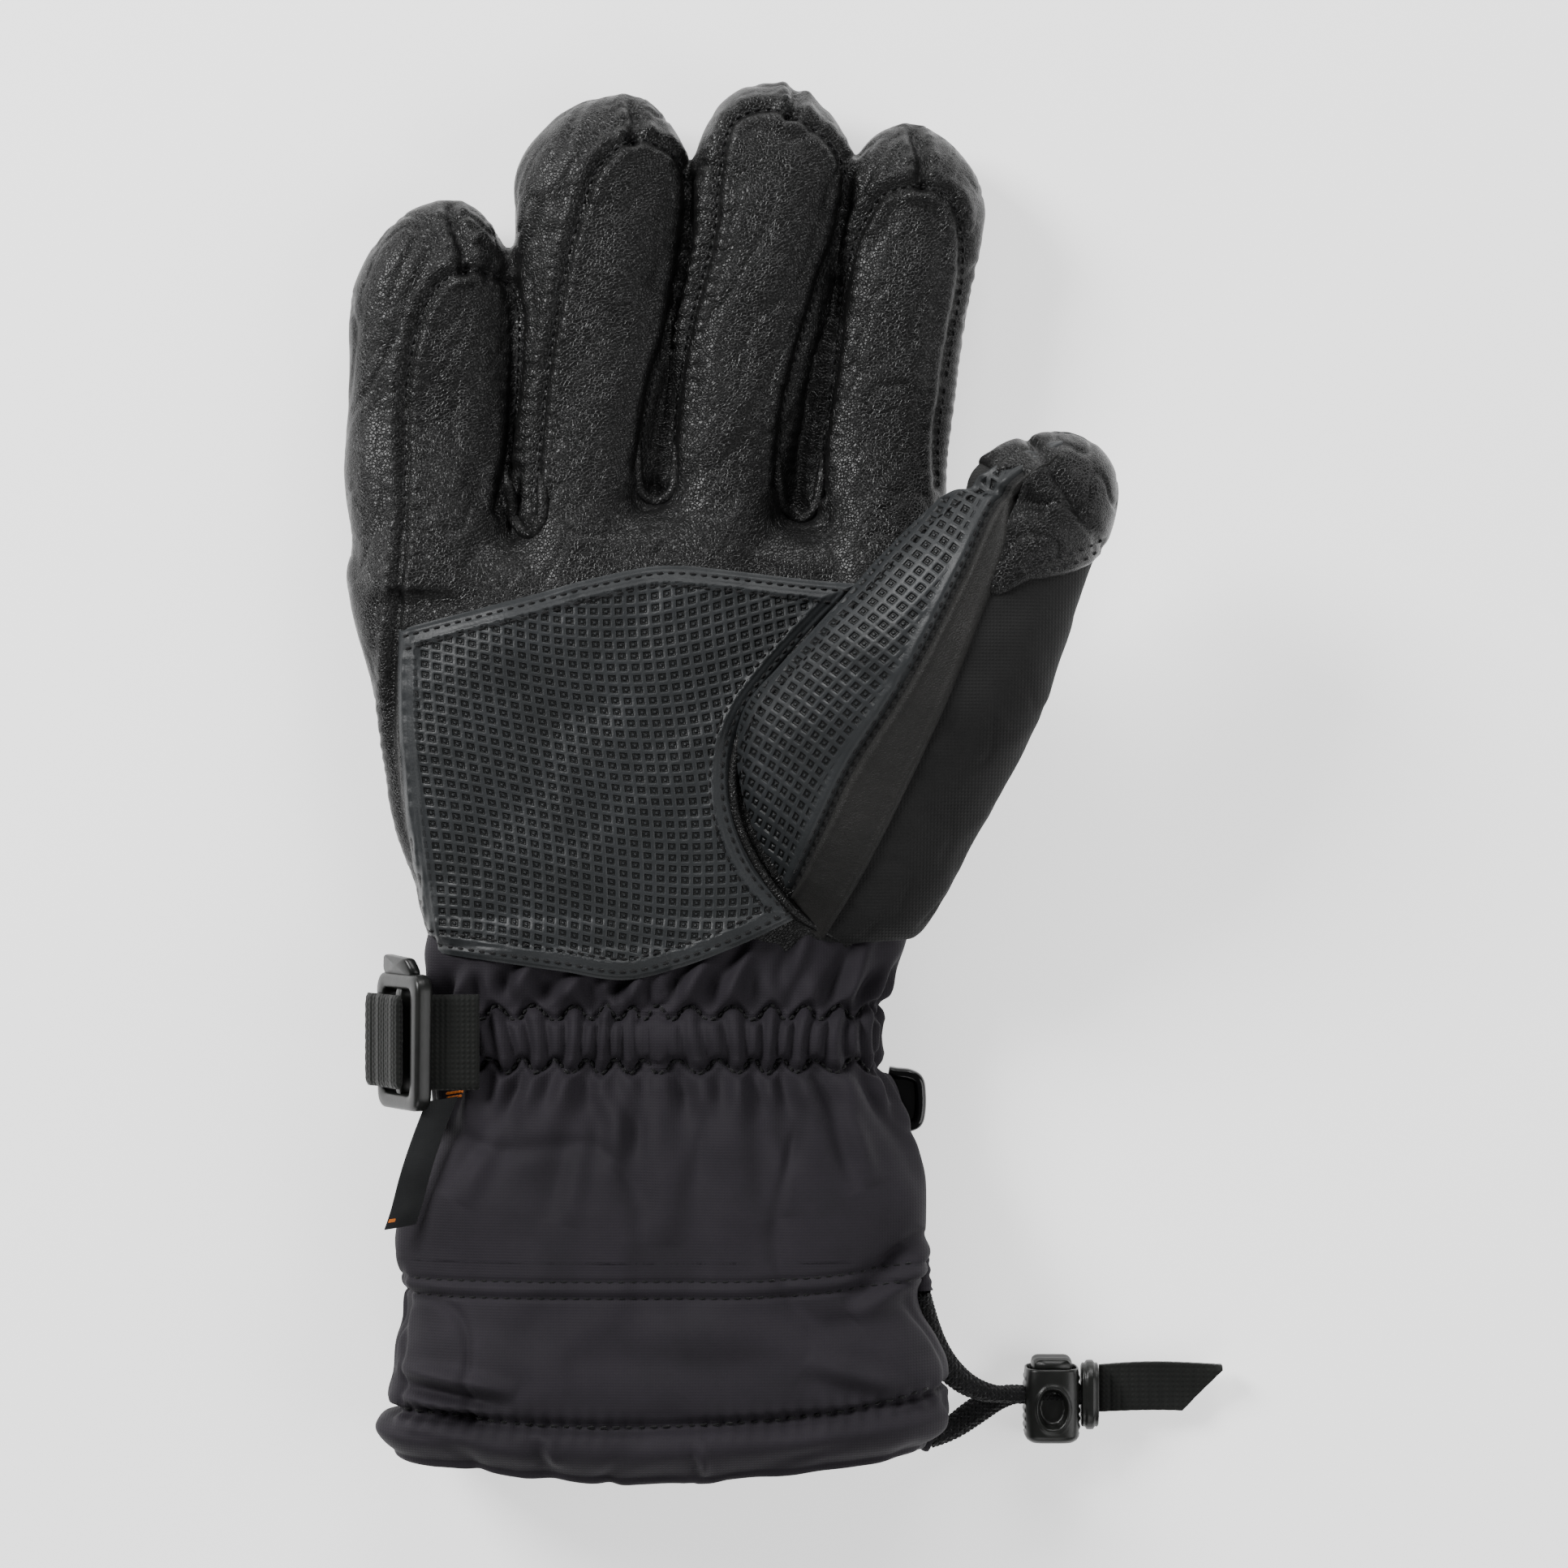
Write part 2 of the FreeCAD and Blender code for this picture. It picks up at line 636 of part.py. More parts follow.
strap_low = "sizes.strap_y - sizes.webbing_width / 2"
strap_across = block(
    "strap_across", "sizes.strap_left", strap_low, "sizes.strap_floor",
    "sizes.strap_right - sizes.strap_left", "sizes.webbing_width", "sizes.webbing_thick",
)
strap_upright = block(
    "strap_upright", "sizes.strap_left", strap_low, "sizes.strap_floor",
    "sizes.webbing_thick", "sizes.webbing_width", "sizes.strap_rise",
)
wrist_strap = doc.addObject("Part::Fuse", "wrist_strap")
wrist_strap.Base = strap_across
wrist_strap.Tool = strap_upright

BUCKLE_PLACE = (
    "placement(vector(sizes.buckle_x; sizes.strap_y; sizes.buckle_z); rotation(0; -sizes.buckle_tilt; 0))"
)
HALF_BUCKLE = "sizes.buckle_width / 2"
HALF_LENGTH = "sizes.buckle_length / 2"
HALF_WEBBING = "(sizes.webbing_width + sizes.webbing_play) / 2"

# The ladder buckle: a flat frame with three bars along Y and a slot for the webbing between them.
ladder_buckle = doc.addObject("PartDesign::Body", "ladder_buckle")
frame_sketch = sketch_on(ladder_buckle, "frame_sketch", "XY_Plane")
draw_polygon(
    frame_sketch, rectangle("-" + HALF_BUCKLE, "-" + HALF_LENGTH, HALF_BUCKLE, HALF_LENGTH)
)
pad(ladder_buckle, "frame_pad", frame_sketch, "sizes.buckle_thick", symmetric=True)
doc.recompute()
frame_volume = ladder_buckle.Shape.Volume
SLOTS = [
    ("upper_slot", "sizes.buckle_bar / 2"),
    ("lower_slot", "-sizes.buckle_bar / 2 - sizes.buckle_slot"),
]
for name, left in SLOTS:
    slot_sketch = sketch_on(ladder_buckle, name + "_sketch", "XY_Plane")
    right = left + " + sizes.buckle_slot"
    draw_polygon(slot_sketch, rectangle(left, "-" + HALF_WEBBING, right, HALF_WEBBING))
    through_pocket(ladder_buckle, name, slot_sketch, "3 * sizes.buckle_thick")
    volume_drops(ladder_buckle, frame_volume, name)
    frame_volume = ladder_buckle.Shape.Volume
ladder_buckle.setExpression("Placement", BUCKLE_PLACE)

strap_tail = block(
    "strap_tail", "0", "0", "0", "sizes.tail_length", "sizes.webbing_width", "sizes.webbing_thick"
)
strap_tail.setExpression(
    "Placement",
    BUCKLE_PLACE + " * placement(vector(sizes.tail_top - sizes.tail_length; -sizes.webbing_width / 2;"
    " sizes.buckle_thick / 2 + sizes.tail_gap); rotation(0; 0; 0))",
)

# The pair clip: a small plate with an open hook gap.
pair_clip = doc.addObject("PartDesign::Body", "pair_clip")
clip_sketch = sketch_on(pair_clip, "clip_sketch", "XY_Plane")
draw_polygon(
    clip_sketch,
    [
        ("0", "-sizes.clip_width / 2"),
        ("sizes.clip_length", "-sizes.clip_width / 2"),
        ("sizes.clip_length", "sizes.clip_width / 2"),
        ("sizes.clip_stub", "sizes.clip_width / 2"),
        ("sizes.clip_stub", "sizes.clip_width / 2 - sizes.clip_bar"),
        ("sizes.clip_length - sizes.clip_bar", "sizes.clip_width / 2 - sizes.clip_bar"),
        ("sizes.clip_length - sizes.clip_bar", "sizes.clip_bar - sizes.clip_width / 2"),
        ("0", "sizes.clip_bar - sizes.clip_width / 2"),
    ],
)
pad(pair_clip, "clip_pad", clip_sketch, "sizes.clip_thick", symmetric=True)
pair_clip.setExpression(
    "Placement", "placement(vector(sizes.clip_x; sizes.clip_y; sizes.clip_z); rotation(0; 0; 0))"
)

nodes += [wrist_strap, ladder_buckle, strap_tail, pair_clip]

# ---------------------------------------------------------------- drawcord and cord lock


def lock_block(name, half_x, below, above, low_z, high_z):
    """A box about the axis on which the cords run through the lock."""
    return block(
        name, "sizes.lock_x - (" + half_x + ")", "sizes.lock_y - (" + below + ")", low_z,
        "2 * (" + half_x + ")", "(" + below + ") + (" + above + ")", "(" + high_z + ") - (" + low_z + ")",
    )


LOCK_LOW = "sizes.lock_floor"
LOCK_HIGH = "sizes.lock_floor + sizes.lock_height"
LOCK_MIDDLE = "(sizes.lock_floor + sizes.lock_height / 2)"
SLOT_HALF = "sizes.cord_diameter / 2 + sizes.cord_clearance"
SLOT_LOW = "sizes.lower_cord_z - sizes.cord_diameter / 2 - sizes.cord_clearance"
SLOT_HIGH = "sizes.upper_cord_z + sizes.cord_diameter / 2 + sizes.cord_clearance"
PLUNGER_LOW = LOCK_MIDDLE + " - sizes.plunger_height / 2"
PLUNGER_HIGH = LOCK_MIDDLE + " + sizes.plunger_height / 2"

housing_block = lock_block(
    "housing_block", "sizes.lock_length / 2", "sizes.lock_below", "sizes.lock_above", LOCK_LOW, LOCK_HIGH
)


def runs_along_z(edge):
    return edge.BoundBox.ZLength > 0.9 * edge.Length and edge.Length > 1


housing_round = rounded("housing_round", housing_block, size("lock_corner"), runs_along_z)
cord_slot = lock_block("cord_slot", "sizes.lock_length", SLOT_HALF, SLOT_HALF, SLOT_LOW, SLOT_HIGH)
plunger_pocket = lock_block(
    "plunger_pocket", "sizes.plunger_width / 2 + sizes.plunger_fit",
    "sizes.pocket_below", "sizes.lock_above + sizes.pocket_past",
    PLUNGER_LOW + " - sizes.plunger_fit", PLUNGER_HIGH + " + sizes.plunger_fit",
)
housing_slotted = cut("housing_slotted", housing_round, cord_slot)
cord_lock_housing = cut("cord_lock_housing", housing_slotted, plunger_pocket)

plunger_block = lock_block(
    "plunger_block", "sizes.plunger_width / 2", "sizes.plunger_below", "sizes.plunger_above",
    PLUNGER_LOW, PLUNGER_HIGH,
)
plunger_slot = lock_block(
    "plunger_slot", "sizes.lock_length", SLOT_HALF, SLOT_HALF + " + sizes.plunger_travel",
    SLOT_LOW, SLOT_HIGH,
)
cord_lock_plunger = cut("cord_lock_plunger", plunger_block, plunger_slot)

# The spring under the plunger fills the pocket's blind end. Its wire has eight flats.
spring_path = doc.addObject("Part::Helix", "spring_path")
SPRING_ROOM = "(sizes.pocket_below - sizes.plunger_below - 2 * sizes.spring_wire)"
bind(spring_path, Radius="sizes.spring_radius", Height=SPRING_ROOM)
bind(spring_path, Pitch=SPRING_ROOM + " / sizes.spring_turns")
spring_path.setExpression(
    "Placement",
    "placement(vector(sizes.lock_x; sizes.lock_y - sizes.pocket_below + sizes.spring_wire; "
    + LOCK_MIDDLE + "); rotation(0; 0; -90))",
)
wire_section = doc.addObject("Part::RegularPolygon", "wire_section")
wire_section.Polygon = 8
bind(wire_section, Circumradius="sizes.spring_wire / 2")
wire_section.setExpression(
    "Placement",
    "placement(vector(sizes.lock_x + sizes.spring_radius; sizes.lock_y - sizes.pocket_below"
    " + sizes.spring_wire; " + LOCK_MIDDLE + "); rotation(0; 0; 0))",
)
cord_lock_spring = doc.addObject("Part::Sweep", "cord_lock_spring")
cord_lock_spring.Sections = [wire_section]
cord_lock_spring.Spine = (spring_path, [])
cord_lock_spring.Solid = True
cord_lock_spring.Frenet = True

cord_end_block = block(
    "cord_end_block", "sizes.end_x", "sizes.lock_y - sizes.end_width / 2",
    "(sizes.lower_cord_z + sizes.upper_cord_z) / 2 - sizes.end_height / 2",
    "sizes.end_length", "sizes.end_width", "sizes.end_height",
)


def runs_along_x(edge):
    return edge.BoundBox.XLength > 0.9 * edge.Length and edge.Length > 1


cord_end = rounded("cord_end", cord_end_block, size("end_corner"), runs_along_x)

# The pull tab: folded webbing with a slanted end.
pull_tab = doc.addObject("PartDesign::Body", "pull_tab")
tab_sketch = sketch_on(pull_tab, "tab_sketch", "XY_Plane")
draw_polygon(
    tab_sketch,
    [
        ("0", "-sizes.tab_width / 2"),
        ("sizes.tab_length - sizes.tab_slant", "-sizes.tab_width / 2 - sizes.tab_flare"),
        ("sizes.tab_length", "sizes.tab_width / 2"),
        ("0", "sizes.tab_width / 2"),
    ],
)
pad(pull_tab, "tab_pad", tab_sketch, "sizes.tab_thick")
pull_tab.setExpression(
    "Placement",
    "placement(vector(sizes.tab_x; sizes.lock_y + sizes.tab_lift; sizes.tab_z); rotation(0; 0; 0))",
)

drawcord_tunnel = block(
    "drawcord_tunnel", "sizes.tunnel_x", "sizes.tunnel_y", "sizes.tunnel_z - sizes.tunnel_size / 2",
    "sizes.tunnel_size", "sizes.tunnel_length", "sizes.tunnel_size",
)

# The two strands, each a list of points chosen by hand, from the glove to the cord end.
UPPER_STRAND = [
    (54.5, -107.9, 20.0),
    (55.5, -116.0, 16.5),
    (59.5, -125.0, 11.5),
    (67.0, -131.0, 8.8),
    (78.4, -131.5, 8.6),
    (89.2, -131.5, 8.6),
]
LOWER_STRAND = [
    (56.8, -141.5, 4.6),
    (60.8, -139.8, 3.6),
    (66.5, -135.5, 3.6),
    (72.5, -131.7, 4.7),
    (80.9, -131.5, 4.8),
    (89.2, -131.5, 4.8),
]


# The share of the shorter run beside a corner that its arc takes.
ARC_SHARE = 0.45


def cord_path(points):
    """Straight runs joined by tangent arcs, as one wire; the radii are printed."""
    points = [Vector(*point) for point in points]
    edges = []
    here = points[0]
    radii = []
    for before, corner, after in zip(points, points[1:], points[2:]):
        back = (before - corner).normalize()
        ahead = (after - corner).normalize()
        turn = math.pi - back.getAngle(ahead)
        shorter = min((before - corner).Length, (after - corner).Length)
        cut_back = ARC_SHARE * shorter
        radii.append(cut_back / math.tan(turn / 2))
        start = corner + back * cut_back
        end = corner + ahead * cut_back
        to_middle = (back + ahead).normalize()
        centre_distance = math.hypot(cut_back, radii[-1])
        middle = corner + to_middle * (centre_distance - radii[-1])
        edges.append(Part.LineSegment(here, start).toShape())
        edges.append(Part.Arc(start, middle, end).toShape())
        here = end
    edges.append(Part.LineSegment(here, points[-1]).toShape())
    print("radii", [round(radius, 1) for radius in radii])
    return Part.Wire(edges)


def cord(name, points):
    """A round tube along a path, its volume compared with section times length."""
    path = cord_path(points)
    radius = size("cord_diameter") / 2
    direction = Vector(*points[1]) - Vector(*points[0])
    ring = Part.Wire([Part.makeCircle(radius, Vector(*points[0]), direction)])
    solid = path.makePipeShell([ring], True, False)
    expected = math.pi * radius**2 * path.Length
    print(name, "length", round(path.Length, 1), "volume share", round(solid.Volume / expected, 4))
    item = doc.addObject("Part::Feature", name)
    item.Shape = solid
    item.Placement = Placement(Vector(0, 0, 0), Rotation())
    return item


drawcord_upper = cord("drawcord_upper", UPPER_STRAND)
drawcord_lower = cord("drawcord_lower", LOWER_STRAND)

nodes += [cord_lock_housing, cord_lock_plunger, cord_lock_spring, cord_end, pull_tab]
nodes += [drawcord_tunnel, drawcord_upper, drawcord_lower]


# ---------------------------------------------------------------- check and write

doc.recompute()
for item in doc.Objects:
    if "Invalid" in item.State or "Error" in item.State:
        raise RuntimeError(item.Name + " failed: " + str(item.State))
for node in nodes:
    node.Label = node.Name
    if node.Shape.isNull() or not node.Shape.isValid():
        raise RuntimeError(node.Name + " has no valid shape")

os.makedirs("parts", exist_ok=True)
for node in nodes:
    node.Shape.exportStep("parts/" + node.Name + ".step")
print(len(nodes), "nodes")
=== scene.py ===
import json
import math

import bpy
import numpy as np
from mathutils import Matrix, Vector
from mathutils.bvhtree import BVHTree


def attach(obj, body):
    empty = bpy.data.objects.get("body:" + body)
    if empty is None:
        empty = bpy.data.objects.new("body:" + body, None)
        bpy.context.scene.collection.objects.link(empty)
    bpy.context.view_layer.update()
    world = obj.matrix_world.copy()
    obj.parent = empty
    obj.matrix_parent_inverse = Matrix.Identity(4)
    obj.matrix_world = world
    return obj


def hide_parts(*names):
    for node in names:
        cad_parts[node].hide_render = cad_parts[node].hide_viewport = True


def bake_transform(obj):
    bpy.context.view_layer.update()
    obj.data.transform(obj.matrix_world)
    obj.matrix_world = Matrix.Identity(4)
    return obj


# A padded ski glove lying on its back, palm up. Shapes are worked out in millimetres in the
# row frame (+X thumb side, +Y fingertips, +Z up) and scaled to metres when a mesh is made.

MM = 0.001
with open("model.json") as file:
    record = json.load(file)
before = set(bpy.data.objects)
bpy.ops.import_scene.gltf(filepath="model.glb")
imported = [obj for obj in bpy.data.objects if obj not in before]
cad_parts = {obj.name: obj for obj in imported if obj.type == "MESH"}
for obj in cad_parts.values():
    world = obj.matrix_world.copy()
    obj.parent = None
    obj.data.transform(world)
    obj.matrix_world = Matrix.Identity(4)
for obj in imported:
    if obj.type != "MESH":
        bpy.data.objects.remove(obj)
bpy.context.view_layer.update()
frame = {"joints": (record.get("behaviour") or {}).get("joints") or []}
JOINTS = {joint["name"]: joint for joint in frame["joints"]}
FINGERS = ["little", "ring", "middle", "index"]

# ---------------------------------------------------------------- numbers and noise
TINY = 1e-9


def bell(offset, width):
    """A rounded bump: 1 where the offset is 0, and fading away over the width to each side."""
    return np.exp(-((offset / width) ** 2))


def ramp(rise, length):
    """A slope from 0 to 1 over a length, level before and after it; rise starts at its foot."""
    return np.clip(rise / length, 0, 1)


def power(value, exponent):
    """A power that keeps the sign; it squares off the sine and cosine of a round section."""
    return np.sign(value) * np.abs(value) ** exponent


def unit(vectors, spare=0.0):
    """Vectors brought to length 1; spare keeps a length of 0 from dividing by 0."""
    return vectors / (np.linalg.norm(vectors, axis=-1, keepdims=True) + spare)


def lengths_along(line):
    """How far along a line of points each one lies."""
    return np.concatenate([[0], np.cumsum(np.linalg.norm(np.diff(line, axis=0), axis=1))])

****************

__STATED EXERCISE__:
Return exactly the lines from the line that has "check and write" to the line that has "obj.parent = empty", both of them included.

__TASK ANSWER__:
# ---------------------------------------------------------------- check and write

doc.recompute()
for item in doc.Objects:
    if "Invalid" in item.State or "Error" in item.State:
        raise RuntimeError(item.Name + " failed: " + str(item.State))
for node in nodes:
    node.Label = node.Name
    if node.Shape.isNull() or not node.Shape.isValid():
        raise RuntimeError(node.Name + " has no valid shape")

os.makedirs("parts", exist_ok=True)
for node in nodes:
    node.Shape.exportStep("parts/" + node.Name + ".step")
print(len(nodes), "nodes")
=== scene.py ===
import json
import math

import bpy
import numpy as np
from mathutils import Matrix, Vector
from mathutils.bvhtree import BVHTree


def attach(obj, body):
    empty = bpy.data.objects.get("body:" + body)
    if empty is None:
        empty = bpy.data.objects.new("body:" + body, None)
        bpy.context.scene.collection.objects.link(empty)
    bpy.context.view_layer.update()
    world = obj.matrix_world.copy()
    obj.parent = empty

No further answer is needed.